GOAL OF THE EXERCISE → Can all of these lines be returned exactly?

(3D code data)
----

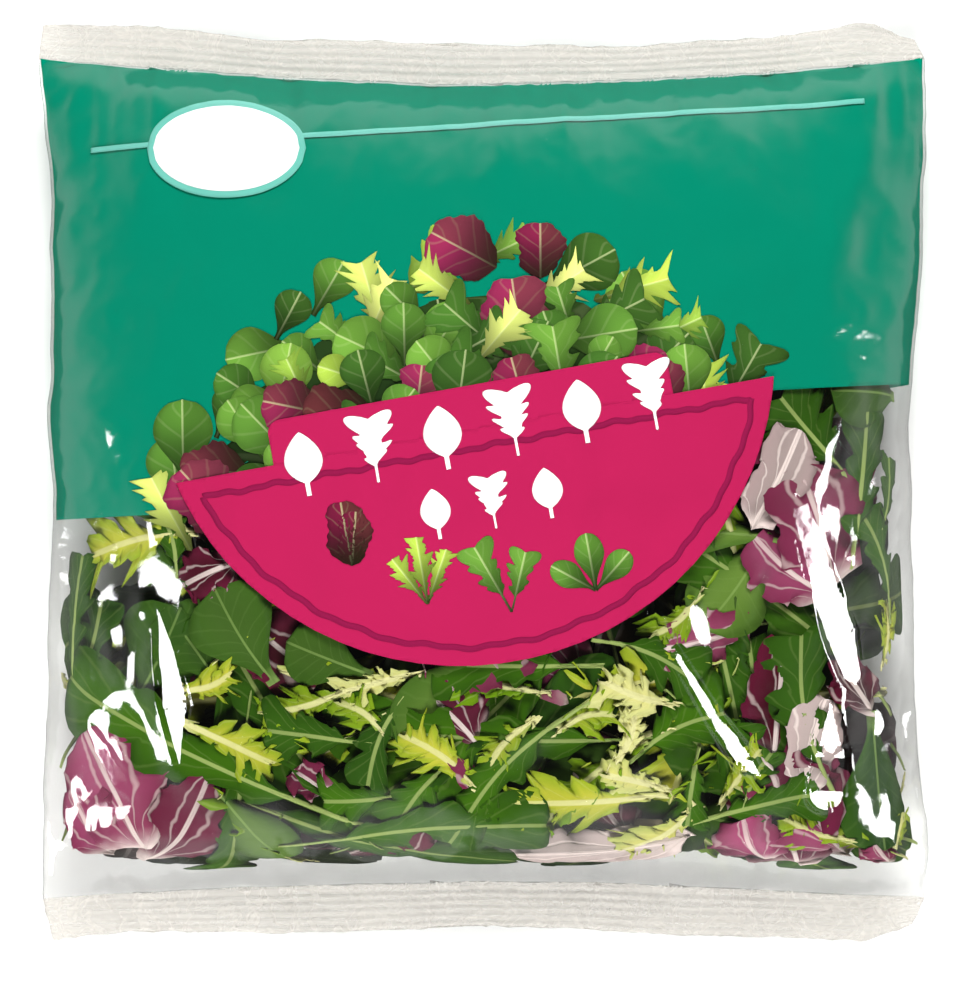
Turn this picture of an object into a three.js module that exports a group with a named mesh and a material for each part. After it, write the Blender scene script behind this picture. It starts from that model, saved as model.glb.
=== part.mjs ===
// A sealed pillow bag of mixed salad leaves, lying on its back.
// One tube of film is crimped shut at both ends, and the leaves inside fill it.
// Millimetres, +Z up. X runs across the bag, +Y points to its top seal,
// and the origin is the middle of the face that it rests on.
import * as THREE from 'three';

// Film and fill
const FILM_WIDTH = 273;      // the tube pressed flat
const PACK_HEIGHT = 45;      // floor to crown where the bag is fullest
const SEAL_THICKNESS = 0.9;  // the two crimped layers, drawn thick enough to be solid
const SIDE_FOLD_HEIGHT = 17; // height of the soft side folds beside the fullest part

// Where each seal begins in the middle of the bag, how far its corners stand out past that,
// and how far its left and right ends draw in towards the cut
const TOP_SEAL = { y: 123, cornerReach: 7.6, height: 9.5, droop: 2.5, ribs: 5, drawIn: [0, 4] };
const BOTTOM_SEAL = { y: -122, cornerReach: 4.8, height: 8.5, droop: 3, ribs: 6, drawIn: [3.5, 5] };
const CORNER_BEND = 1.4;
const RIB_HEIGHT = 0.35;

// Width of each seal strip from the left edge to the right one, as it was cut
const TOP_CUT = [11.2, 12.3, 12.8, 12, 11.2, 12.6, 13, 12.8, 12.2, 11.4, 10.4, 11, 10.6, 11.4, 13, 6.4];
const BOTTOM_CUT = [13.3, 11.8, 12.6, 13.4, 15.2, 14.8, 14.5, 14.2, 14.2, 14.4, 15.6, 15.3, 14.2, 15, 14.7, 9];

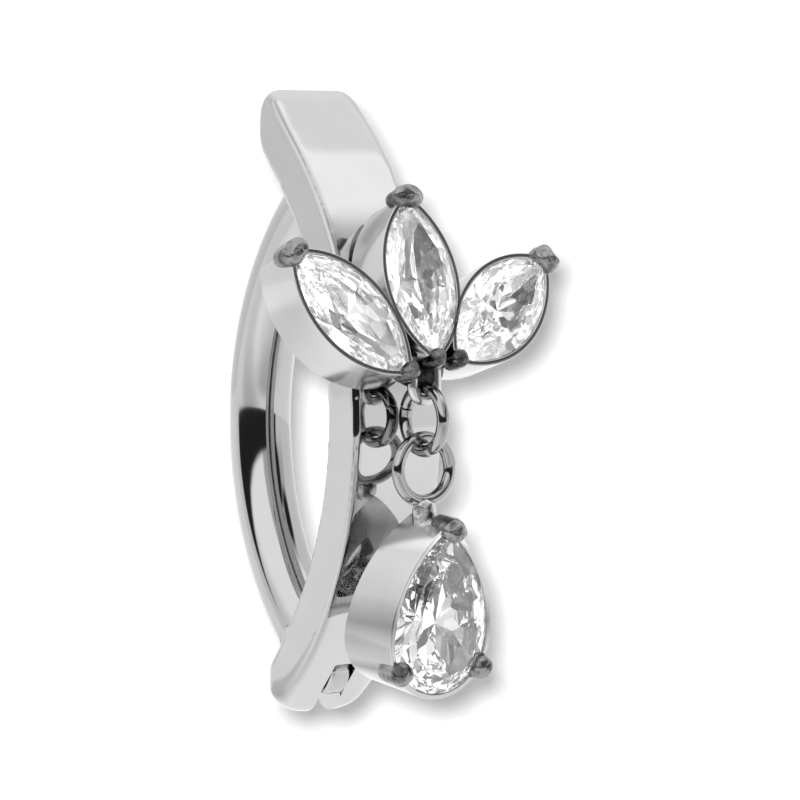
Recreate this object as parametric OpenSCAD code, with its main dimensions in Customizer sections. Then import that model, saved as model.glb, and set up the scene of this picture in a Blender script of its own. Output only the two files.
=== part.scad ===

----

SOLUTION →
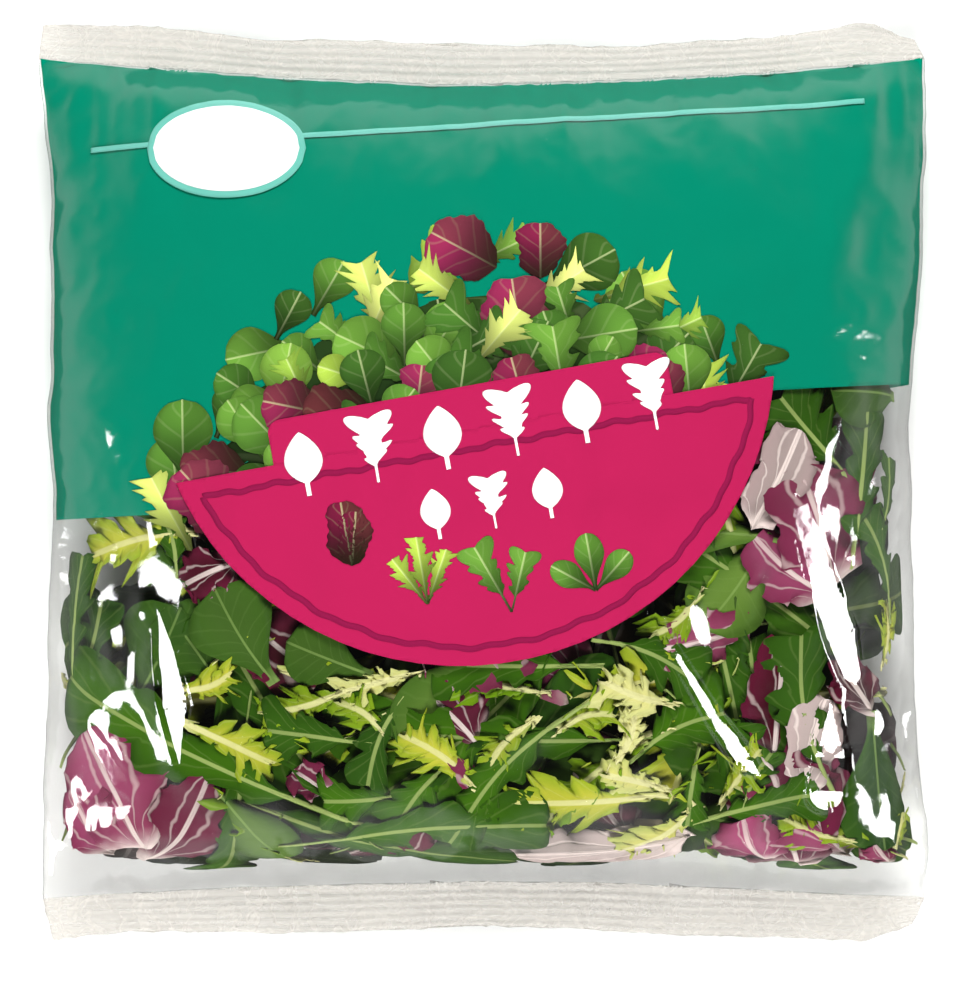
Turn this picture of an object into a three.js module that exports a group with a named mesh and a material for each part. After it, write the Blender scene script behind this picture. It starts from that model, saved as model.glb.
=== part.mjs ===
// A sealed pillow bag of mixed salad leaves, lying on its back.
// One tube of film is crimped shut at both ends, and the leaves inside fill it.
// Millimetres, +Z up. X runs across the bag, +Y points to its top seal,
// and the origin is the middle of the face that it rests on.
import * as THREE from 'three';

// Film and fill
const FILM_WIDTH = 273;      // the tube pressed flat
const PACK_HEIGHT = 45;      // floor to crown where the bag is fullest
const SEAL_THICKNESS = 0.9;  // the two crimped layers, drawn thick enough to be solid
const SIDE_FOLD_HEIGHT = 17; // height of the soft side folds beside the fullest part

// Where each seal begins in the middle of the bag, how far its corners stand out past that,
// and how far its left and right ends draw in towards the cut
const TOP_SEAL = { y: 123, cornerReach: 7.6, height: 9.5, droop: 2.5, ribs: 5, drawIn: [0, 4] };
const BOTTOM_SEAL = { y: -122, cornerReach: 4.8, height: 8.5, droop: 3, ribs: 6, drawIn: [3.5, 5] };
const CORNER_BEND = 1.4;
const RIB_HEIGHT = 0.35;

// Width of each seal strip from the left edge to the right one, as it was cut
const TOP_CUT = [11.2, 12.3, 12.8, 12, 11.2, 12.6, 13, 12.8, 12.2, 11.4, 10.4, 11, 10.6, 11.4, 13, 6.4];
const BOTTOM_CUT = [13.3, 11.8, 12.6, 13.4, 15.2, 14.8, 14.5, 14.2, 14.2, 14.4, 15.6, 15.3, 14.2, 15, 14.7, 9];

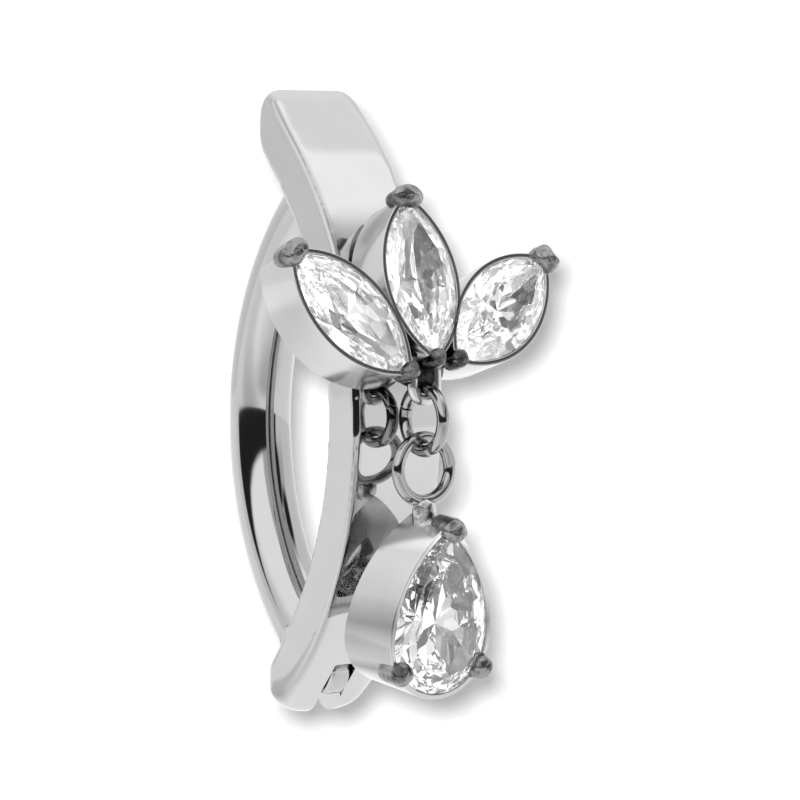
Recreate this object as parametric OpenSCAD code, with its main dimensions in Customizer sections. Then import that model, saved as model.glb, and set up the scene of this picture in a Blender script of its own. Output only the two files.
=== part.scad ===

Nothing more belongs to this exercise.